Wilmington is about 30 feet above sea level, and the city and nearby beaches were inundated by two feet of rain after Florence hit. According to the state of North Carolina, estimated storm damages totaled $24 billion; over 700,000 homes lost power; an estimated 74,563 structures were flooded; 5,214 people were rescued from flooding; and 140,000 North Carolinians registered for disaster assistance. In neighboring South Carolina, damages totaled $607 million; 11,386 homes were damaged; 11 dams breached or failed; and 455,000 people were evacuated, according to South Carolina Emergency Management. On the positive side, Hurricane Florence brought out the best in people. Area residents rolled up their sleeves and helped each other, and workmen and volunteers from all over the county also came to the rescue.
“Storms are a fact of life in a coastal town,” says Connie Nelson, communications/public relations director of the Wilmington and Beaches Convention & Visitors Bureau. “Thanks to the Emergency Operations Center’s preparedness, response and mitigation programs, New Hanover County is better prepared for hurricanes. Countywide participation in a FEMA preparedness program in the late 1990s helped the tourism industry to recover from Florence — much quicker than anticipated.”

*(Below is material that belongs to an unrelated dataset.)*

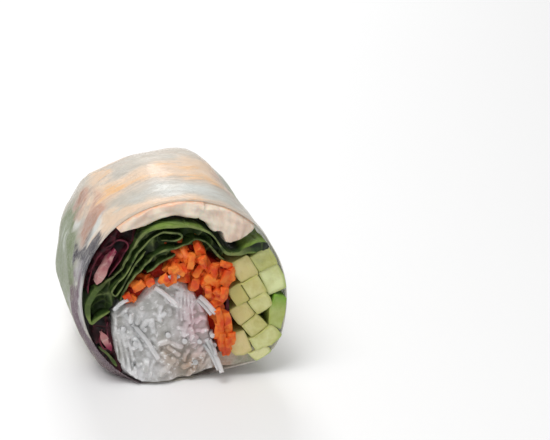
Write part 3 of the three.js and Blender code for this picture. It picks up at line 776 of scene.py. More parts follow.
def make_shrimp(name, spine, stations=130, sides=72):
    at_cut = name.startswith("shrimp_front")
    joint_depth, raggedness, pressed = (0.03, 0.08, SHRIMP_PRESSED) if at_cut else (0.1, 0, 0)
    table = np.array(spine, float)
    table[:, 0] = np.radians(table[:, 0]) * FILL_RADIUS
    line, direction, _ = spline(table, stations)
    direction = direction[:, :2] / np.linalg.norm(direction[:, :2], axis=1)[:, None]
    round_the_roll, back, half, thick = np.hsplit(line, 4)
    t = np.linspace(0, 1, stations)[:, None]
    angle = corners_round(sides)[None, :]
    joint = 1 - np.abs(np.sin(math.pi * SHRIMP_SEGMENTS * t))
    pinch = 1 - joint_depth * joint ** 3
    lumps = 1 + 0.06 * uneven(len(name), 14 * t, 2 * np.cos(angle), 2 * np.sin(angle))
    ragged = 1 + raggedness * uneven(len(name) + 3, 22 * t)
    out = half * lumps * pinch * np.cos(angle)
    radius = FILL_RADIUS + pressed - thick * ragged / 2 * (1 - np.sin(angle) * pinch * lumps)
    turn = (round_the_roll - direction[:, 1:] * out) / FILL_RADIUS
    depth = back + direction[:, :1] * out
    outer = smooth(0.55, 1.0, np.sin(angle))
    if at_cut:
        pitted = 0.3 * uneven(8, turn * 22, radius * 1.3) + 0.15 * uneven(9, turn * 50, radius * 2.6)
        depth = np.maximum(depth, pitted - CUT_PROUD + 0.7 * np.abs(np.sin(angle)) ** 6)
        outer = smooth(0.6, 0.0, FILL_RADIUS + pressed - radius)
    rings = place(radius * np.cos(turn), CENTRE_HEIGHT + radius * np.sin(turn), depth)
    points, faces = closed_loft(list(rings))
    marks = {}
    for mark, values in (("joint", joint ** 0.7), ("outer", outer)):
        marks[mark] = np.append(np.broadcast_to(values, (stations, sides)), [0, 0])
    piece = mesh_object(f"{name}_body", points, faces, SHRIMP, None, marks)
    serve(outward_faces(piece), "shrimp", name)


# ---- leaves: the centreline across the cut, depths, thickness, how wide the cut's pale edge is and
# how pale, and lobes of the front edge (place along the line, spread, how far it comes forward). A
# leaf may have stretches that are arched, folded over or lying flat, and a tip, each given by its
# borders along the line. Arched, lying and tip stretches are painted light just behind their front
# edge, and a fold's front is painted shade but for a lit strip ----
LEAVES = {
    "lettuce_1": dict(
        line=(
            (19.9, 34.6), (18, 35.4), (15.3, 34.7), (12.6, 33.3), (10, 33.4), (8.2, 35.6), (6.2, 38.7),
            (2.8, 41.2), (-2, 42.1), (-7, 41.4), (-10.4, 39.2), (-12.2, 35.8), (-14.1, 32.4), (-16.1, 29.3),
            (-18.6, 27.1), (-21.6, 25.3), (-23.2, 22.8), (-23.6, 19.9), (-23.1, 17.3), (-21.9, 18),
            (-20.2, 19), (-18.3, 19.7),
        ),
        span=(-0.6, 54), thickness=0.5, pale=0.5, lobes=((4, 4, 1.3), (26, 10, 1.3), (47, 5, -1.2)),
        arched=((17, 21), (38, 30)), folded=((9, 4),), lying=((50, 53), (62, 60)), tip=((60, 62),),
    ),
    "lettuce_2": dict(
        line=(
            (-5.4, 37.4), (-2.4, 37.5), (-0.8, 38.5), (-1.8, 39.5), (-4.9, 39.5), (-7.4, 38.5),
            (-9.3, 37.1), (-10.9, 35.1), (-12.6, 32.2), (-14.5, 29.4), (-16.6, 27.2), (-17.7, 25.3),
            (-17, 24.1), (-15.9, 25.2), (-14.6, 27.4), (-13, 29.8), (-11.2, 32.4), (-9.2, 34.8),
        ),
        span=(-0.4, 44), thickness=0.36, pale=0.25, lobes=((8, 4, 0.8), (28, 6, 1)),
    ),
    "lettuce_3": dict(
        line=(
            (9.4, 31.6), (8.2, 32.4), (7, 34), (5.4, 36.2), (3, 37.4), (0.2, 36.5), (-3.6, 35.4),
            (-6.8, 34), (-9.4, 31.9), (-11.6, 29.6), (-13.4, 27), (-15.2, 24), (-16, 22.4),
        ),
        span=(-0.4, 40), thickness=0.4, lobes=((14, 4, 0.9), (24, 4, 0.6)),
    ),
    "lettuce_4": dict(
        line=((-1.9, 34), (-3, 33.2), (-5.4, 32.4), (-7.4, 31), (-9.2, 29.6)),
        span=(-0.4, 44), thickness=0.36, pale=0.25, lobes=((5, 3, 0.6),),
    ),
    "lettuce_5": dict(
        line=((-20.5, 33.6), (-21.8, 31.2), (-22.8, 28.6), (-23.2, 27)),
        span=(10, 50), thickness=0.6,
    ),
    "lettuce_6": dict(
        line=((-21.2, 10.5), (-20.2, 9.4), (-19.2, 8.3), (-18.3, 6.9), (-17.4, 5.3)),
        span=(-0.2, 30), thickness=0.7, paleness=0.396,
    ),
    "radicchio_1": dict(
        line=(
            (-23.2, 24.6), (-22.6, 28.4), (-20.9, 32.2), (-18.4, 35.6), (-15.8, 37.6), (-13.9, 37.6),
            (-13.4, 36.3), (-15, 33.9), (-16.8, 31.4), (-18.4, 29.2),
        ),
        span=(-0.2, 8.5), thickness=0.3, pale=0.12, lobes=((9, 6, -1.6), (24, 6, 0.5)),
    ),
    "radicchio_2": dict(
        line=((-21.3, 27.4), (-19.8, 29.9), (-18.3, 32.2), (-17.2, 34), (-16.3, 35.6)),
        span=(-1, 46), thickness=1.3, lobes=((9, 3, -0.3),), rib=True,
    ),
    "radicchio_3": dict(
        line=((-20.2, 15), (-21.1, 12.5), (-20.1, 10.1), (-19, 11.2), (-19.2, 14.4), (-19, 17)),
        span=(-0.2, 34), thickness=0.4, pale=0.12,
    ),
    "radicchio_4": dict(
        line=((9.2, 22.8), (9.9, 20.6), (9.7, 18.4), (10.4, 15.8)),
        span=(-0.2, 26), thickness=0.6, pale=0.12,
    ),
}
RIBBED_LEAF = "radicchio_3"  # the torn leaf that has a low rib of its own
LOW_RIB = dict(
    line=((-20.6, 14.4), (-19.6, 12), (-18.5, 9.5)),
    span=(-0.3, 12), thickness=2.3, rib=True,
)
LEAF_RAGGED, LEAF_TATTERED = 0.45, 0.2  # how far the front edge strays, in wide and in narrow waves
LEAF_WAVES = 0.1  # how far the leaf itself strays
FOLD_HEIGHT, LYING_HEIGHT = 0.8, 0.35  # how much further its sides bulge where it is folded over or lies flat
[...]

Indeed, Wilmington and the beaches of Wrightsville, Carolina and Kure have bounced back strong following Hurricane Florence. Hotels, restaurants, shops, attractions and tour operators are welcoming visitors with red carpet treatment.
Plan a Visit
A number of major events attract visitors during the summer and fall seasons — something to consider when planning a trip. Boogie in the Park Concert Series at Kure Beach runs through September. Fireworks light up the skies over Wilmington on July 4 and Carolina Beach on July 3. The East Coast Got Em On King Mackerel Classic also takes place in July.
August brings the Wahine Classic at Wrightsville Beach and the O’Neill Sweetwater Pro-Am/Surf Fest. These are followed by the Dragon Boat Regatta & Festival, Port City Ribfest: BBQ at the Beach, and the Wilmington Fall Wine & Beer Walk in September.